Reproduce this listing in full.
══ Source excerpt ══
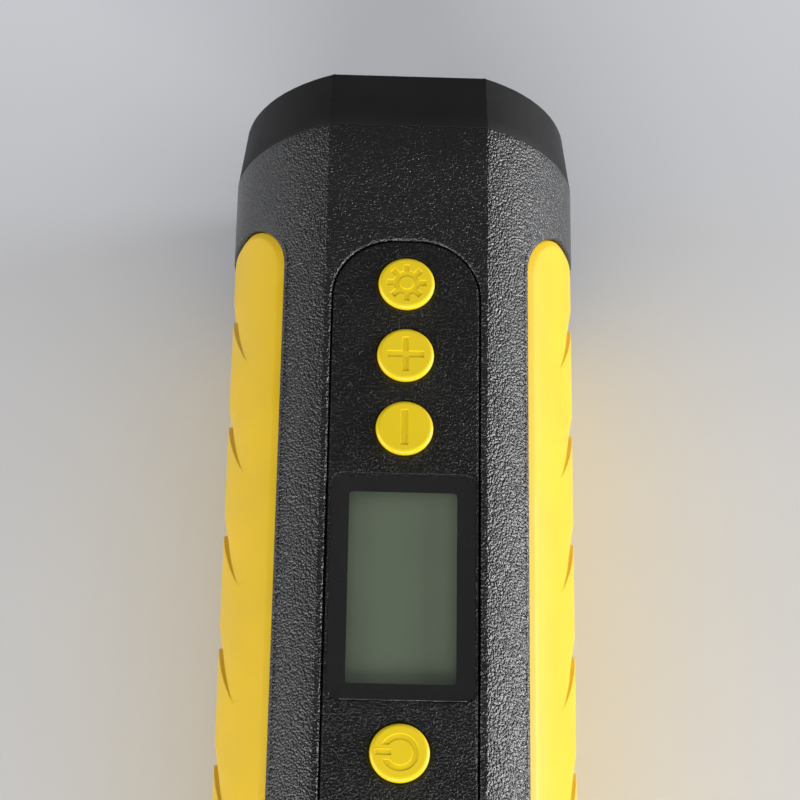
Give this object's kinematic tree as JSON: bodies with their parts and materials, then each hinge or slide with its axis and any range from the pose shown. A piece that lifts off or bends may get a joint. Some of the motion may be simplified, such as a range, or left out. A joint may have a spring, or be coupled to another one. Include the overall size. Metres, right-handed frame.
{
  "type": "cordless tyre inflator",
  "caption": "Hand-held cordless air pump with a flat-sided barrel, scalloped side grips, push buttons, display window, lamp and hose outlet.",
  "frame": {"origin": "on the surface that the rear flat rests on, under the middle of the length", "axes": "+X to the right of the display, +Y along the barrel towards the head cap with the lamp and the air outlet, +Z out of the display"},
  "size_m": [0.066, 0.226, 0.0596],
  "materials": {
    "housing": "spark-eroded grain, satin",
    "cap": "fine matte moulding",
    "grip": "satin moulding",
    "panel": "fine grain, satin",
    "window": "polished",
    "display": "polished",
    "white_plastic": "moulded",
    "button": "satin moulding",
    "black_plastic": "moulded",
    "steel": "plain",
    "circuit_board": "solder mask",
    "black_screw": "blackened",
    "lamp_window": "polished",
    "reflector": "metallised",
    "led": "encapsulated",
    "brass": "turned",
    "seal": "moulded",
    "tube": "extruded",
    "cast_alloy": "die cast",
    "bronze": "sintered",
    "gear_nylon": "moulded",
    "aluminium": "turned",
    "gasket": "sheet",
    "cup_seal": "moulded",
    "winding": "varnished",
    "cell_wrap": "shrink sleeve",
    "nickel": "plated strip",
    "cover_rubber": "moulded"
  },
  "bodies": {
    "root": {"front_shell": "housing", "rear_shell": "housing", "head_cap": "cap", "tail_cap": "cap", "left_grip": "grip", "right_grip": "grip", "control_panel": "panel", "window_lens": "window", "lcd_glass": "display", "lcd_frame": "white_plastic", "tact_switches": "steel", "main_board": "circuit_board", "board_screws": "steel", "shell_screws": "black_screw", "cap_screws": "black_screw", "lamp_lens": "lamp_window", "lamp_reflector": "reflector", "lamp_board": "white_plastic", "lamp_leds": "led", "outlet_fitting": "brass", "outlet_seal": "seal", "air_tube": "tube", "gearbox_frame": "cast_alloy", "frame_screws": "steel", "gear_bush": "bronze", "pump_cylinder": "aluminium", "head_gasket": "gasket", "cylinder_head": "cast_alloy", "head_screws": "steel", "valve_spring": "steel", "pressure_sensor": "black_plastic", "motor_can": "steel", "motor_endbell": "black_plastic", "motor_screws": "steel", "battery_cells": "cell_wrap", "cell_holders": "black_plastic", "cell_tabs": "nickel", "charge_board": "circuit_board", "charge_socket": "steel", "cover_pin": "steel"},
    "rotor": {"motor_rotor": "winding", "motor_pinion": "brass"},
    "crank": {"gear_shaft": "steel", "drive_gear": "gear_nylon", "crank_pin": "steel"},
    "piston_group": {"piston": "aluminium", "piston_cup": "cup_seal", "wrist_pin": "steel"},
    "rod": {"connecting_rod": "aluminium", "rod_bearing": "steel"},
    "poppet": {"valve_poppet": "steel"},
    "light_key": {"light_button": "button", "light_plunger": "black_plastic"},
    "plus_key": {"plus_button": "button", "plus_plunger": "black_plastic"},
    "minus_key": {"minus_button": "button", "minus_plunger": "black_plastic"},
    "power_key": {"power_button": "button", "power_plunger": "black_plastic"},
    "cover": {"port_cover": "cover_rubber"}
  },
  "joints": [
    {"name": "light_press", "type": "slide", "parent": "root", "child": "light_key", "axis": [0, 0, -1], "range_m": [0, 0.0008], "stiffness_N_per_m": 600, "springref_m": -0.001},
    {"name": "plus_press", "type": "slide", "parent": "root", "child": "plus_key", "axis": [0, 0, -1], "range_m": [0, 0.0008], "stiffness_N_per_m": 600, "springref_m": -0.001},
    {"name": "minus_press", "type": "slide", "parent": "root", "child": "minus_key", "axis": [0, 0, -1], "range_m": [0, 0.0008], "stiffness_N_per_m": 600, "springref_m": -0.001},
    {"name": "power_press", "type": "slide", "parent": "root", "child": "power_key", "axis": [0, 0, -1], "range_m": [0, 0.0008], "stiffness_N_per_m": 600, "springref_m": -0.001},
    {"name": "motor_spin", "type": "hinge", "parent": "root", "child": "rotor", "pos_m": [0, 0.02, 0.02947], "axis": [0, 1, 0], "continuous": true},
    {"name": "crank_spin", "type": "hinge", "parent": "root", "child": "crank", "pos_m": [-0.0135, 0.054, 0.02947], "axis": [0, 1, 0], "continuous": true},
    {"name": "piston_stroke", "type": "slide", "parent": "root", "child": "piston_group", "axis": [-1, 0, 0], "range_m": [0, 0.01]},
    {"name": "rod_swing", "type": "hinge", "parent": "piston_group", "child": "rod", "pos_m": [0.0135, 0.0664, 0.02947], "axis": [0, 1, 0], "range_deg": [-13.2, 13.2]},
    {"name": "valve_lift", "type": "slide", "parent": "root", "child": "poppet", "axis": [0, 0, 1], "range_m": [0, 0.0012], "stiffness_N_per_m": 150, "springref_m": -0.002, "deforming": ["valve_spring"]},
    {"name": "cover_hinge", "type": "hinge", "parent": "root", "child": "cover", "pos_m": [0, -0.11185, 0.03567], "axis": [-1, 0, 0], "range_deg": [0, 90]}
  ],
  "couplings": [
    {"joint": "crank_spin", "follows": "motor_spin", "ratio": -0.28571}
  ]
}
═══
Written reply:
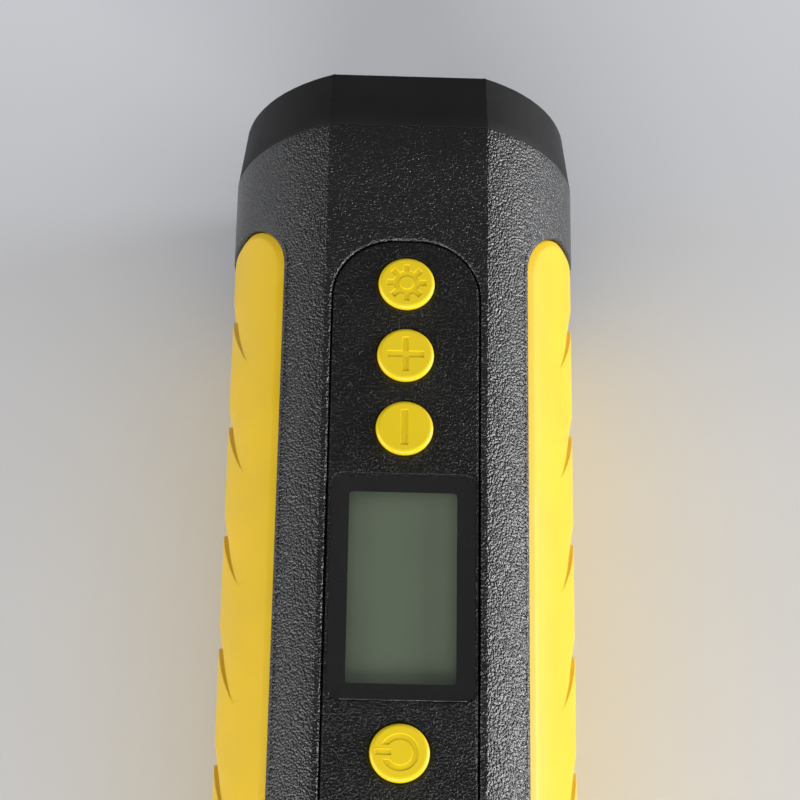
Give this object's kinematic tree as JSON: bodies with their parts and materials, then each hinge or slide with its axis and any range from the pose shown. A piece that lifts off or bends may get a joint. Some of the motion may be simplified, such as a range, or left out. A joint may have a spring, or be coupled to another one. Include the overall size. Metres, right-handed frame.
{
  "type": "cordless tyre inflator",
  "caption": "Hand-held cordless air pump with a flat-sided barrel, scalloped side grips, push buttons, display window, lamp and hose outlet.",
  "frame": {"origin": "on the surface that the rear flat rests on, under the middle of the length", "axes": "+X to the right of the display, +Y along the barrel towards the head cap with the lamp and the air outlet, +Z out of the display"},
  "size_m": [0.066, 0.226, 0.0596],
  "materials": {
    "housing": "spark-eroded grain, satin",
    "cap": "fine matte moulding",
    "grip": "satin moulding",
    "panel": "fine grain, satin",
    "window": "polished",
    "display": "polished",
    "white_plastic": "moulded",
    "button": "satin moulding",
    "black_plastic": "moulded",
    "steel": "plain",
    "circuit_board": "solder mask",
    "black_screw": "blackened",
    "lamp_window": "polished",
    "reflector": "metallised",
    "led": "encapsulated",
    "brass": "turned",
    "seal": "moulded",
    "tube": "extruded",
    "cast_alloy": "die cast",
    "bronze": "sintered",
    "gear_nylon": "moulded",
    "aluminium": "turned",
    "gasket": "sheet",
    "cup_seal": "moulded",
    "winding": "varnished",
    "cell_wrap": "shrink sleeve",
    "nickel": "plated strip",
    "cover_rubber": "moulded"
  },
  "bodies": {
    "root": {"front_shell": "housing", "rear_shell": "housing", "head_cap": "cap", "tail_cap": "cap", "left_grip": "grip", "right_grip": "grip", "control_panel": "panel", "window_lens": "window", "lcd_glass": "display", "lcd_frame": "white_plastic", "tact_switches": "steel", "main_board": "circuit_board", "board_screws": "steel", "shell_screws": "black_screw", "cap_screws": "black_screw", "lamp_lens": "lamp_window", "lamp_reflector": "reflector", "lamp_board": "white_plastic", "lamp_leds": "led", "outlet_fitting": "brass", "outlet_seal": "seal", "air_tube": "tube", "gearbox_frame": "cast_alloy", "frame_screws": "steel", "gear_bush": "bronze", "pump_cylinder": "aluminium", "head_gasket": "gasket", "cylinder_head": "cast_alloy", "head_screws": "steel", "valve_spring": "steel", "pressure_sensor": "black_plastic", "motor_can": "steel", "motor_endbell": "black_plastic", "motor_screws": "steel", "battery_cells": "cell_wrap", "cell_holders": "black_plastic", "cell_tabs": "nickel", "charge_board": "circuit_board", "charge_socket": "steel", "cover_pin": "steel"},
    "rotor": {"motor_rotor": "winding", "motor_pinion": "brass"},
    "crank": {"gear_shaft": "steel", "drive_gear": "gear_nylon", "crank_pin": "steel"},
    "piston_group": {"piston": "aluminium", "piston_cup": "cup_seal", "wrist_pin": "steel"},
    "rod": {"connecting_rod": "aluminium", "rod_bearing": "steel"},
    "poppet": {"valve_poppet": "steel"},
    "light_key": {"light_button": "button", "light_plunger": "black_plastic"},
    "plus_key": {"plus_button": "button", "plus_plunger": "black_plastic"},
    "minus_key": {"minus_button": "button", "minus_plunger": "black_plastic"},
    "power_key": {"power_button": "button", "power_plunger": "black_plastic"},
    "cover": {"port_cover": "cover_rubber"}
  },
  "joints": [
    {"name": "light_press", "type": "slide", "parent": "root", "child": "light_key", "axis": [0, 0, -1], "range_m": [0, 0.0008], "stiffness_N_per_m": 600, "springref_m": -0.001},
    {"name": "plus_press", "type": "slide", "parent": "root", "child": "plus_key", "axis": [0, 0, -1], "range_m": [0, 0.0008], "stiffness_N_per_m": 600, "springref_m": -0.001},
    {"name": "minus_press", "type": "slide", "parent": "root", "child": "minus_key", "axis": [0, 0, -1], "range_m": [0, 0.0008], "stiffness_N_per_m": 600, "springref_m": -0.001},
    {"name": "power_press", "type": "slide", "parent": "root", "child": "power_key", "axis": [0, 0, -1], "range_m": [0, 0.0008], "stiffness_N_per_m": 600, "springref_m": -0.001},
    {"name": "motor_spin", "type": "hinge", "parent": "root", "child": "rotor", "pos_m": [0, 0.02, 0.02947], "axis": [0, 1, 0], "continuous": true},
    {"name": "crank_spin", "type": "hinge", "parent": "root", "child": "crank", "pos_m": [-0.0135, 0.054, 0.02947], "axis": [0, 1, 0], "continuous": true},
    {"name": "piston_stroke", "type": "slide", "parent": "root", "child": "piston_group", "axis": [-1, 0, 0], "range_m": [0, 0.01]},
    {"name": "rod_swing", "type": "hinge", "parent": "piston_group", "child": "rod", "pos_m": [0.0135, 0.0664, 0.02947], "axis": [0, 1, 0], "range_deg": [-13.2, 13.2]},
    {"name": "valve_lift", "type": "slide", "parent": "root", "child": "poppet", "axis": [0, 0, 1], "range_m": [0, 0.0012], "stiffness_N_per_m": 150, "springref_m": -0.002, "deforming": ["valve_spring"]},
    {"name": "cover_hinge", "type": "hinge", "parent": "root", "child": "cover", "pos_m": [0, -0.11185, 0.03567], "axis": [-1, 0, 0], "range_deg": [0, 90]}
  ],
  "couplings": [
    {"joint": "crank_spin", "follows": "motor_spin", "ratio": -0.28571}
  ]
}